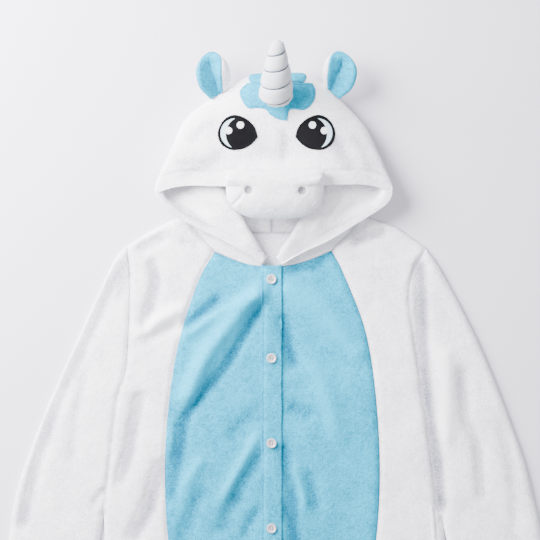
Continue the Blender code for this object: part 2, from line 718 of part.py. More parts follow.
def hood_front(side):
    outer = hood_front_points(side)
    outward = grid_normals(outer)
    if outward[5, 5, 2] < 0:
        outward = -outward
    step = outer[:, 0, :2] - outer[:, -1, :2]
    outward[:, 0, :2] = step / np.linalg.norm(step, axis=1)[:, None]
    outward[:, 0, 2] = 0
    outward[-1, :, 0] = 0
    outward /= np.linalg.norm(outward, axis=2)[:, :, None]
    outer[:, 0, 2] += GAP / 2
    inner = outer - WALL * outward
    for points in (outer, inner):
        points[-1, :, 0] = GAP / 2
        points[:, :, 0] *= SIDES[side]
    wall(f"hood_front_{side}", outer, inner, "white fleece")


def hood_skin(lift):
    """Outer points of the whole upper hood, moved out by lift."""
    left, right = hood_front_points("left"), hood_front_points("right")
    left[:, :, 0] *= -1
    left[-1, :, 0] = 0
    points = np.concatenate([left, right[-2::-1]], axis=0)
    outward = grid_normals(points)
    if outward[10, 5, 2] < 0:
        outward = -outward
    return points + lift * outward


def hood_patch(name, outline, material, low, high):
    """Applique: the hood's own skin moved out, cut to an outline."""
    patch = wall(name, hood_skin(high), hood_skin(low), material)
    boolean(patch, prism(f"{name}_outline", outline, -20, 200), "INTERSECT")


def clear_of_hood(target, lift):
    """Cut away what a sewn-on piece would share with the hood, a gap above its skin."""
    top = hood_skin(lift)
    brim = top[:, -1:] + np.array([0, -0.8, 0])
    top = np.concatenate([top, brim], axis=1)
    bottom = top.copy()
    bottom[:, :, 2] = -30
    cutter = mesh_object(f"{target.name}_seat", wall_mesh(top, bottom), None, CUTTERS)
    boolean(target, cutter, "DIFFERENCE")


# Face ---------------------------------------------------------------------------------------------

def ball(name, around, levels, shape, material):
    """A closed round piece: a sphere whose every vertex is placed by shape(latitude, longitude)."""
    bm = bmesh.new()
    bmesh.ops.create_uvsphere(bm, u_segments=around, v_segments=levels, radius=1.0)
    for v in bm.verts:
        latitude = math.asin(max(-1.0, min(1.0, v.co.z)))
        longitude = math.atan2(v.co.y, v.co.x)
        v.co = to_world(shape(latitude, longitude))
    return mesh_object(name, bm, material, PARTS)


def snout_shape(latitude, longitude):
    """Padded and boxy above, round below, domed on top and sagging a little under the brim."""
    c, s = math.cos(longitude), math.sin(longitude)
    squareness, reach = (7.0, SNOUT_UP) if s > 0 else (2.6, SNOUT_DOWN)
    radius = (abs(c) ** squareness + abs(s) ** squareness) ** (-1 / squareness)
    out = math.cos(latitude) ** 0.75 * radius
    x = SNOUT_CENTRE[0] + SNOUT_HALF_WIDTH * c * out
    y = SNOUT_CENTRE[1] + reach * s * out
    middle = SNOUT_MIDDLE + SNOUT_TILT * (y - SNOUT_CENTRE[1])
    up = math.sin(latitude)
    z = middle + (SNOUT_TOP * up ** 0.9 if up > 0 else -SNOUT_UNDER * (-up) ** 0.9)
    for nx, ny in NOSTRILS.values():
        if up > 0:
            z -= DIMPLE_DEPTH * math.exp(-((x - nx) ** 2 + (y - ny) ** 2) / DIMPLE_SPREAD ** 2)
    return x, y, z


def snout():
    body = ball("snout", 30, 16, snout_shape, "white fleece")
    clear_of_hood(body, GAP)
    return body


def skin_of(obj):
    bpy.context.view_layer.update()
    return BVHTree.FromObject(obj, bpy.context.evaluated_depsgraph_get())


def seated(skin, x, y, reach, underside):
    """Centre and tilt of a small piece that lies a gap above a skin. underside holds points of its
    lower side: how far across, how far along, how far below its centre."""
    def on_skin(across, along):
        return skin.ray_cast(to_world((x + across, y + along, 200)), Vector((0, 0, -1)))[0]

    over = on_skin(reach, 0) - on_skin(-reach, 0)
    up = on_skin(0, reach) - on_skin(0, -reach)
    normal = over.cross(up).normalized()
    middle = on_skin(0, 0)
    rise = max((on_skin(a, b) - middle).dot(normal) + drop * MM for a, b, drop in underside)
    return middle + normal * (rise + GAP * MM), normal.to_track_quat("Z", "Y").to_euler()


def rings(radii_and_drops, around=24):
    """Points of round undersides for seated()."""
    turns = [2 * math.pi * i / around for i in range(around)]
    return [(r * math.cos(t), r * math.sin(t), drop) for r, drop in radii_and_drops for t in turns]


def nostril(side, skin):
    """A stitched ring seated on the snout."""
    steps = np.linspace(-1, 1, 7)
    across = [(EYELET_RADIUS + EYELET_THICK * s, EYELET_THICK * math.sqrt(1 - s * s)) for s in steps]
    place, tilt = seated(skin, *NOSTRILS[side], EYELET_RADIUS, rings(across))
    bpy.ops.mesh.primitive_torus_add(major_radius=EYELET_RADIUS * MM, minor_radius=EYELET_THICK * MM,
                                     major_segments=16, minor_segments=8)
    ring = bpy.context.object
    ring.name = f"nostril_{side}"
    ring.data.materials.append(finish_material("grey thread"))
    ring.rotation_euler = tilt
    ring.location = place
    for old in ring.users_collection:
        old.objects.unlink(ring)
    PARTS.objects.link(ring)


def horn_axis(s):
    a, b, c = (np.array(p) for p in (HORN_BASE, HORN_BEND, HORN_TIP))
    return (1 - s) ** 2 * a + 2 * s * (1 - s) * (2 * b - (a + c) / 2) + s ** 2 * c


def horn_shape(latitude, longitude):
    s = 0.5 + latitude / math.pi
    radius = np.interp(s, *zip(*HORN_RADII))
    along = horn_axis(min(s + 0.01, 1.0)) - horn_axis(max(s - 0.01, 0.0))
    along = along / np.linalg.norm(along)
    across = np.cross(along, (0, 0, 1))
    across = across / np.linalg.norm(across)
    upward = np.cross(across, along)
    phase = (s * HORN_TURNS + longitude / (2 * math.pi)) % 1.0
    groove = HORN_GROOVE * math.exp(-((phase - 0.5) / 0.16) ** 2)
    radius *= 1 - groove
    centre = horn_axis(s)
    return centre + radius * (math.cos(longitude) * across + math.sin(longitude) * upward)


def horn():
    body = ball("horn", 18, 20, horn_shape, "horn cloth")
    clear_of_hood(body, 2 * GAP + MANE)


def ear(side):
    """A cupped leaf standing off the crown seam: a back, and the inner cloth made from its points."""
    outer_edge = at_fractions(EAR_OUTER_EDGE[side], EAR_ALONG)
    inner_edge = at_fractions(EAR_INNER_EDGE[side], EAR_ALONG)
    across, height = np.array(EAR_PROFILE).T
    rows = []
    for along, a, b in zip(EAR_ALONG, outer_edge, inner_edge):
        plan = a + (b - a) * across[:, None]
        cup = EAR_CUP * height * math.sin(math.pi * min(0.15 + along, 0.95))
        z = EAR_BASE_Z + EAR_RISE * math.sin(0.62 * math.pi * along) + cup
        rows.append(np.column_stack([plan, z]))
    points = np.array(rows)
    up = grid_normals(points)
    if up[3, 3, 2] < 0:
        up = -up
    points[:, :, 0] *= SIDES[side]
    up[:, :, 0] *= SIDES[side]
    wall(f"ear_back_{side}", points + 4.0 * up, points, "white fleece")
    inside = (slice(1, -1), slice(1, -1))
    lining, lift = points[inside], up[inside]
    wall(f"ear_inner_{side}", lining + 6.5 * lift, lining + (4.0 + GAP) * lift, "blue fleece")


def eye(side):
    outline = [(SIDES[side] * x + FACE_X, y) for x, y in closed_curve(EYE, 22)]
    hood_patch(f"eye_{side}", outline, "black thread", GAP, GAP + PATCH)


# Trim ---------------------------------------------------------------------------------------------

def button_mesh():
    """A round four-hole button, its underside at z = 0."""
    bpy.ops.mesh.primitive_cylinder_add(vertices=20, radius=BUTTON_RADIUS * MM, depth=BUTTON_THICK * MM,
                                        location=(0, 0, BUTTON_THICK * MM / 2))
    disc = bpy.context.object
    spent = [disc]
    for x in (-2.4, 2.4):
        for y in (-2.4, 2.4):
            bpy.ops.mesh.primitive_cylinder_add(vertices=6, radius=BUTTON_HOLE * MM, depth=0.02,
                                                location=(x * MM, y * MM, 0))
            boolean(disc, bpy.context.object, "DIFFERENCE")
            spent.append(bpy.context.object)
    bpy.context.view_layer.update()
    cut = disc.evaluated_get(bpy.context.evaluated_depsgraph_get())
    mesh = bpy.data.meshes.new_from_object(cut)
    mesh.transform(disc.matrix_world)
    mesh.name = "button"
    for item in spent:
        bpy.data.objects.remove(item)
    mesh.materials.clear()
    mesh.materials.append(finish_material("button plastic"))
    return mesh


def buttons(band):
    mesh = button_mesh()
    skin = skin_of(band)
    underside = rings([(0, 0), (BUTTON_RADIUS / 2, 0), (BUTTON_RADIUS, 0)])
    for number, y in enumerate(BUTTON_Y, 1):
        obj = bpy.data.objects.new(f"button_{number}", mesh)
        obj.location, obj.rotation_euler = seated(skin, 0, y, BUTTON_RADIUS, underside)
        PARTS.objects.link(obj)


def pocket(plan):
    """The facing that shows at the pocket opening in the right side seam."""
    outer, inner = lay_upper(plan, "right")
    up = grid_normals(outer)
    if up[8, 4, 2] < 0:
        up = -up
    rows = slice(8, 20)
    part, lift = outer[rows], up[rows]
    strip = wall("pocket_right", part + (GAP + 2.0) * lift, part + 2 * GAP * lift, "white fleece")
    boolean(strip, prism("pocket_outline", POCKET, -20, 60), "INTERSECT")


# Assembly -----------------------------------------------------------------------------------------

for leftover in list(bpy.data.objects):
    bpy.data.objects.remove(leftover)
PARTS = fresh_collection("unicorn_onesie")
CUTTERS = fresh_collection("cutters")

belly_tops, front_plans = {}, {}
for half in SIDES:
    back(half)
    front_plans[half] = side_front(half)
    belly_tops[half] = belly(half)
    sleeve(half)
    hood_back(half)
    hood_front(half)
    ear(half)
    eye(half)
buttons(placket(belly_tops))
pocket(front_plans["right"])
forelock = [tuple(p) for p in at_fractions(FORELOCK, even(44))[:-1]]
hood_patch("mane_front", forelock, "blue fleece", GAP, GAP + MANE)
hood_patch("mane_back", MANE_STRIP, "blue fleece", GAP, GAP + MANE)
horn()
snout_skin = skin_of(snout())
for half in SIDES:
    nostril(half, snout_skin)
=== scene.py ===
# %% [markdown]
# A unicorn onesie lies flat on its back, front up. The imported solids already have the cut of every
# panel and the big folds. This script dresses them: each panel becomes a smooth thin sheet of
# fleece, the snout, horn and ears become stuffed pieces, and thread, buttons and nap are added.

# %% Load the frame
import math

import bmesh
import bpy
import numpy as np
from mathutils import Matrix, Vector, noise
from mathutils.bvhtree import BVHTree
from mathutils.kdtree import KDTree


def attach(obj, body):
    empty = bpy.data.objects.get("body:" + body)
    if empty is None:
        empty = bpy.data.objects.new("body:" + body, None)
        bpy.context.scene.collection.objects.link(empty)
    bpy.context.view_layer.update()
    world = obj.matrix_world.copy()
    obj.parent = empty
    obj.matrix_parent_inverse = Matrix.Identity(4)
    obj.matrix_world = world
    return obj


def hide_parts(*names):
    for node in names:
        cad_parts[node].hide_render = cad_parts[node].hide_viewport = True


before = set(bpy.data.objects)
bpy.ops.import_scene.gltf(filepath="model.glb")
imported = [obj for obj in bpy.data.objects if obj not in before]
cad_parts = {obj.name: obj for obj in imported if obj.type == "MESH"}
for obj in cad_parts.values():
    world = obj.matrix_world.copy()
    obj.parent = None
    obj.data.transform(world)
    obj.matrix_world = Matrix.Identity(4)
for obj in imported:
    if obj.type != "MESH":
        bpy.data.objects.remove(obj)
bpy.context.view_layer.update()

MM = 0.001
PLAN_ORIGIN = (6.5, -532.0)     # the plan point that lies at the middle of the frame, in mm
SIDES = {"left": -1.0, "right": 1.0}
UP, DOWNWARD = (0, 0, 1), (0, 0, -1)


def spot(x, y, z=0.0):
    """A place on the cutting plan: millimetres right of the centre front, up from the back neck."""
    return Vector(((x - PLAN_ORIGIN[0]) * MM, (y - PLAN_ORIGIN[1]) * MM, z * MM))


def plan_places(places):
    """The same the other way: places in the scene, in metres, as plan millimetres."""
    return np.asarray(places) / MM + (*PLAN_ORIGIN, 0)


# %% [markdown]
# ## Floor, light and camera
# The garment is seen from straight above on a pale floor. One wide lamp stands up and to the left,
# so every fold has a soft shade on its lower right side, and a bright sky fills the rest. A long
# lens keeps the tall horn from leaning outward.

# %% Floor
def plain_material(name, colour, roughness):
    material = bpy.data.materials.new(name)
    material.use_nodes = True
    shader = material.node_tree.nodes["Principled BSDF"]
    shader.inputs["Base Color"].default_value = (*colour, 1.0)
    shader.inputs["Roughness"].default_value = roughness
    shader.inputs["Specular IOR Level"].default_value = 0.1
    return material


FLOOR_SIZE = 60.0         # in metres, so wide that no view shows its edge
FLOOR_DROP = 0.0002       # and how far it lies under the cloth
bpy.ops.mesh.primitive_plane_add(size=FLOOR_SIZE, location=(0, 0, -FLOOR_DROP))
floor = bpy.context.object
floor.name = "floor"
floor.data.materials.append(plain_material("pale floor", (0.675, 0.665, 0.725), 0.9))
print("floor:", FLOOR_SIZE, "m wide")

# %% Lights
VIEW_CENTRE = spot(-2.7, -66.6)     # the plan point in the middle of the picture


def lamp(name, offset, size, power, colour):
    """A round lamp at an offset from the middle of the picture, turned toward it."""
    light = bpy.data.lights.new(name, "AREA")
    light.shape = "DISK"
    light.size, light.energy, light.color = size, power, colour
    obj = bpy.data.objects.new(name, light)
    obj.location = VIEW_CENTRE + Vector(offset)
    obj.rotation_euler = (-Vector(offset)).to_track_quat("-Z", "Y").to_euler()
    bpy.context.scene.collection.objects.link(obj)
    return obj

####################

INSTRUCTIONS FOR THE TASK » Look through the material above and print exactly the lines from the one containing "bpy.context.scene.collection.objects.link(empty)" to the one containing "in imported if", both included, and nothing more.

WORKED ANSWER »
        bpy.context.scene.collection.objects.link(empty)
    bpy.context.view_layer.update()
    world = obj.matrix_world.copy()
    obj.parent = empty
    obj.matrix_parent_inverse = Matrix.Identity(4)
    obj.matrix_world = world
    return obj


def hide_parts(*names):
    for node in names:
        cad_parts[node].hide_render = cad_parts[node].hide_viewport = True


before = set(bpy.data.objects)
bpy.ops.import_scene.gltf(filepath="model.glb")
imported = [obj for obj in bpy.data.objects if obj not in before]
cad_parts = {obj.name: obj for obj in imported if obj.type == "MESH"}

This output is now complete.